(CAD and scene scripts)
----

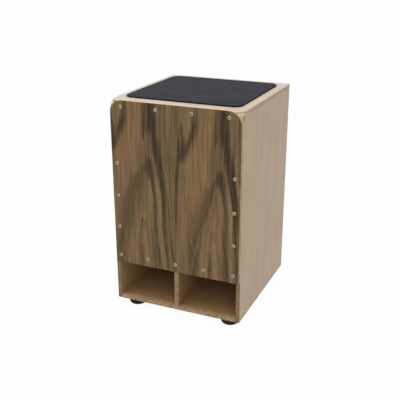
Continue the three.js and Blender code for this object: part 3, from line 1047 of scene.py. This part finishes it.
# %% Streaks of the figure
#
# A streak is a few stations down its length: height above the tapa's lower edge, place
# across the leaf, half width, all in millimetres, and darkness of 0 to 1. The unsqueezed
# ones lie as far apart on the second leaf as on the first. Shadows are soft and stay free
# of fibres. A growth line has heights and places only.
DARK_STREAKS = {
    "top block": [(373, 103, 14, 0.7), (336, 103, 14, 0.75), (314, 102, 12, 0.6), (296, 100, 9, 0)],
    "top block edge": [
        (373, 92, 3, 0.4), (340, 91.5, 3, 0.6), (315, 91.5, 4, 0.8), (300, 91, 3, 0.5), (288, 91, 2, 0),
    ],
    "long streak": [
        (373, 109, 6, 0.7), (340, 112, 8, 0.9), (322, 113, 8.5, 1), (298, 117, 8.5, 1), (282, 119, 8.5, 1),
        (262, 121.5, 8, 1), (242, 124.5, 7.5, 1), (222, 127.5, 7, 1), (197, 131, 6, 0.95),
        (172, 133.5, 5.5, 0.9), (147, 134.5, 5.5, 0.9), (122, 135, 5.5, 0.9), (52, 138, 5, 0.8),
        (22, 140.5, 4.5, 0.75), (0, 143, 4.5, 0.6),
    ],
    "arch crown": [
        (262, 98, 4, 0), (248, 99, 6, 0.7), (236, 99, 8, 0.65), (222, 98, 8, 0.3), (204, 95, 6, 0),
    ],
    "arch right leg": [
        (256, 101, 4, 0.3), (238, 103, 5.5, 0.9), (216, 107, 5, 0.95), (192, 110, 4, 0.9),
        (147, 114.5, 4, 0.85), (106, 115.5, 4.5, 0.85), (66, 116.5, 5, 0.7), (36, 120.5, 5, 0.65),
        (0, 126, 5, 0.5),
    ],
    "arch left leg": [
        (244, 91, 5, 0.1), (224, 82, 7, 0.4), (206, 73, 10, 0.35), (190, 67, 13, 0.3), (172, 60, 15, 0.25),
        (146, 53, 16, 0.2), (121, 45, 14, 0.2), (96, 38, 13, 0.3), (72, 32, 12, 0.5), (48, 29, 11, 0.65),
        (0, 24, 10, 0.6),
    ],
    "inner left leg": [
        (118, 83, 3, 0), (104, 81, 6, 0.45), (86, 78, 5, 0.45), (56, 77, 5, 0.45), (32, 77, 5.5, 0.6),
        (0, 75, 6, 0.6),
    ],
    "inner right leg": [
        (118, 84, 3, 0), (104, 87, 6, 0.4), (86, 93, 5, 0.4), (56, 99, 5, 0.4), (0, 108, 6, 0.5),
    ],
    "seam line": [
        (373, 139, 2.5, 0.3), (306, 142, 2.5, 0.5), (236, 147, 2.5, 0.5), (176, 151, 2.5, 0.4),
        (0, 153, 3, 0.3),
    ],
}
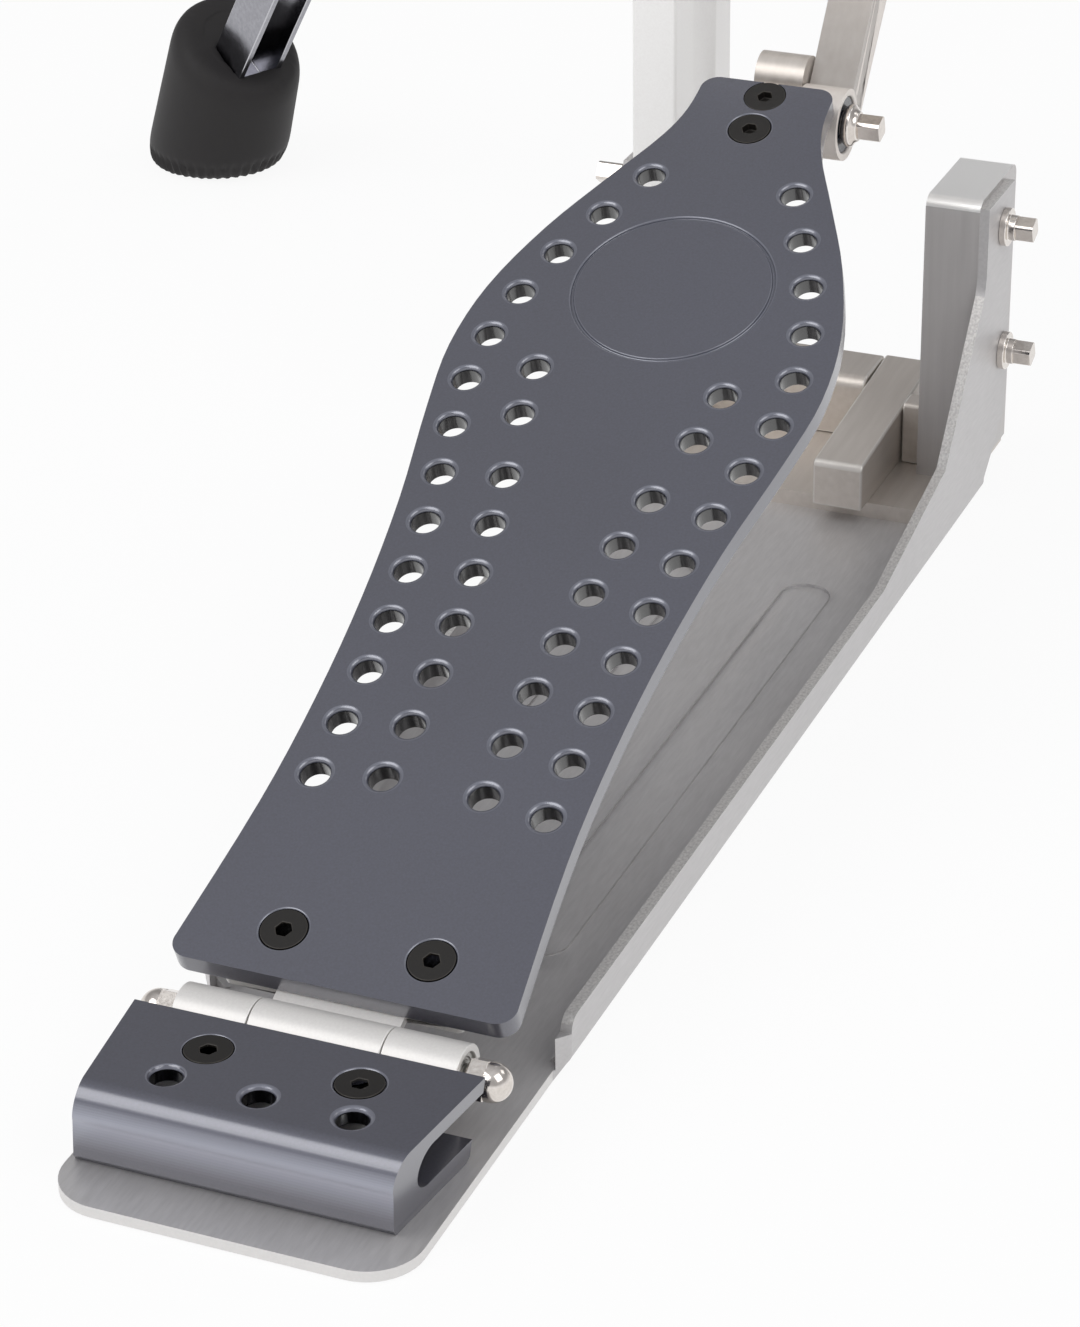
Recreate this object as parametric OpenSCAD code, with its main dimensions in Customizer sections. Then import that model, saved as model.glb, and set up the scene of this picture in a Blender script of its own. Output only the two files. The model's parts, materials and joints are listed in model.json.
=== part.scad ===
// Hi-hat stand with a long machined footboard, a direct drive link and two folding legs.
// Millimetres. X is across the footboard, Y runs from heel to toe, Z is up.
// The origin is on the floor, under the axis of the tube and pull rod.

/* [Base] */
// Thickness of the base sheet
sheet_t = 3; // [2.5:0.5:4]
// Half width of the base at the heel
heel_half_w = 46.5; // [44:0.5:48]
// Length of the base ahead of the hinge axis
heel_overhang = 60; // [56:1:64]
// Corner radius at the heel
heel_corner_r = 14; // [8:1:24]
// Height of the side flange above the floor
flange_h = 16; // [12:1:20]
// Size of the bend where the sides rise from the floor of the plate, seen from outside
bend_out = 5; // [4:0.5:6]
// Height of the ears above the floor
ear_h = 100; // [92:1:108]
// Distance from the centreline to the outside of the right flange
right_reach = 50; // [50:0.5:54]
// Distance from the centreline to the outside of the left ear
left_reach = 69.5; // [67:0.5:72]
// Width of each pressed rib
rib_w = 15; // [10:1:18]
// Distance from the centreline to the middle of each rib
rib_x = 22; // [19:0.5:24]

/* [Posts] */
// Width of the left post
post_w = 14.5; // [13:0.5:17]
// Depth of the left post, front to back
post_d = 50; // [44:1:54]
// Width of the right post
stub_w = 15.5; // [13:0.5:17]
// Depth of the right post
stub_d = 39; // [32:1:44]
// Front face of both posts, ahead of the tube axis
post_front = 24.5; // [22:0.5:27]
// Height of the top of the left post
post_top = 240; // [236:1:250]
// Thickness of the plate that ties the posts together
tie_t = 5; // [4:0.5:6]
// Size of the drum key heads, across their flats
key_af = 6; // [5:0.5:6.5]

/* [Footboard] */
// Distance from the hinge axis to the tube axis
hinge_reach = 401; // [395:1:410]
// Height of the hinge axis above the floor
hinge_h = 18.7; // [17.5:0.1:20]
// Resting tilt of the footboard
board_tilt = 22; // [20:0.5:24]
// Thickness of the footboard
board_t = 6; // [5:0.5:7]
// Length of the footboard
board_l = 333; // [327:1:339]
// Height of its top face above the hinge axis
board_rise = 7.4; // [7:0.1:9]
// Through hole in the footboard
hole_d = 7.8; // [6:0.2:8.4]
// Width of the chamfer round each hole
hole_chamfer = 0.8; // [0.4:0.1:1]
// Spacing of the holes along the board
hole_pitch = 17.8; // [17:0.1:18.2]
// Diameter of the round medallion recess
medallion_d = 57; // [50:1:60]
// Width of the engraved groove round the medallion
medallion_groove = 0.8; // [0.5:0.1:1.5]

/* [Hinge] */
// Outside diameter of the knuckles
knuckle_d = 16; // [15:0.5:16]
// Length of the whole barrel
barrel_l = 75; // [70:1:80]
// Length of the middle knuckle
mid_knuckle_l = 35; // [30:1:40]
// Diameter of the hinge pin
hinge_pin_d = 6; // [5:0.5:6]
// Outside diameter of the hinge bearings
hinge_bearing_d = 12; // [11:0.5:12.5]
// Top of the heel plate above the floor
heel_plate_h = 26; // [25:0.5:27]
// Thickness of its deck
deck_t = 4.5; // [3.6:0.1:5]

/* [Drive] */
// Distance from the toe pivot back to the tube axis
toe_reach = 74.5; // [72:0.5:78]
// Height of the toe pivot above the floor
toe_h = 140.8; // [138:0.1:143]
// Diameter of the toe pivot
toe_pin_d = 8; // [6:0.5:9]
// Outside diameter of the toe bearing
toe_bearing_d = 16.5; // [14:0.5:17]
// Outside diameter of the eye on the link
eye_d = 21; // [20:0.5:22]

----

Give back, exactly as written, each line from the one that contains "Recreate this object" through the one that contains "key_af = 6; // [5:0.5:6.5]".

Recreate this object as parametric OpenSCAD code, with its main dimensions in Customizer sections. Then import that model, saved as model.glb, and set up the scene of this picture in a Blender script of its own. Output only the two files. The model's parts, materials and joints are listed in model.json.
=== part.scad ===
// Hi-hat stand with a long machined footboard, a direct drive link and two folding legs.
// Millimetres. X is across the footboard, Y runs from heel to toe, Z is up.
// The origin is on the floor, under the axis of the tube and pull rod.

/* [Base] */
// Thickness of the base sheet
sheet_t = 3; // [2.5:0.5:4]
// Half width of the base at the heel
heel_half_w = 46.5; // [44:0.5:48]
// Length of the base ahead of the hinge axis
heel_overhang = 60; // [56:1:64]
// Corner radius at the heel
heel_corner_r = 14; // [8:1:24]
// Height of the side flange above the floor
flange_h = 16; // [12:1:20]
// Size of the bend where the sides rise from the floor of the plate, seen from outside
bend_out = 5; // [4:0.5:6]
// Height of the ears above the floor
ear_h = 100; // [92:1:108]
// Distance from the centreline to the outside of the right flange
right_reach = 50; // [50:0.5:54]
// Distance from the centreline to the outside of the left ear
left_reach = 69.5; // [67:0.5:72]
// Width of each pressed rib
rib_w = 15; // [10:1:18]
// Distance from the centreline to the middle of each rib
rib_x = 22; // [19:0.5:24]

/* [Posts] */
// Width of the left post
post_w = 14.5; // [13:0.5:17]
// Depth of the left post, front to back
post_d = 50; // [44:1:54]
// Width of the right post
stub_w = 15.5; // [13:0.5:17]
// Depth of the right post
stub_d = 39; // [32:1:44]
// Front face of both posts, ahead of the tube axis
post_front = 24.5; // [22:0.5:27]
// Height of the top of the left post
post_top = 240; // [236:1:250]
// Thickness of the plate that ties the posts together
tie_t = 5; // [4:0.5:6]
// Size of the drum key heads, across their flats
key_af = 6; // [5:0.5:6.5]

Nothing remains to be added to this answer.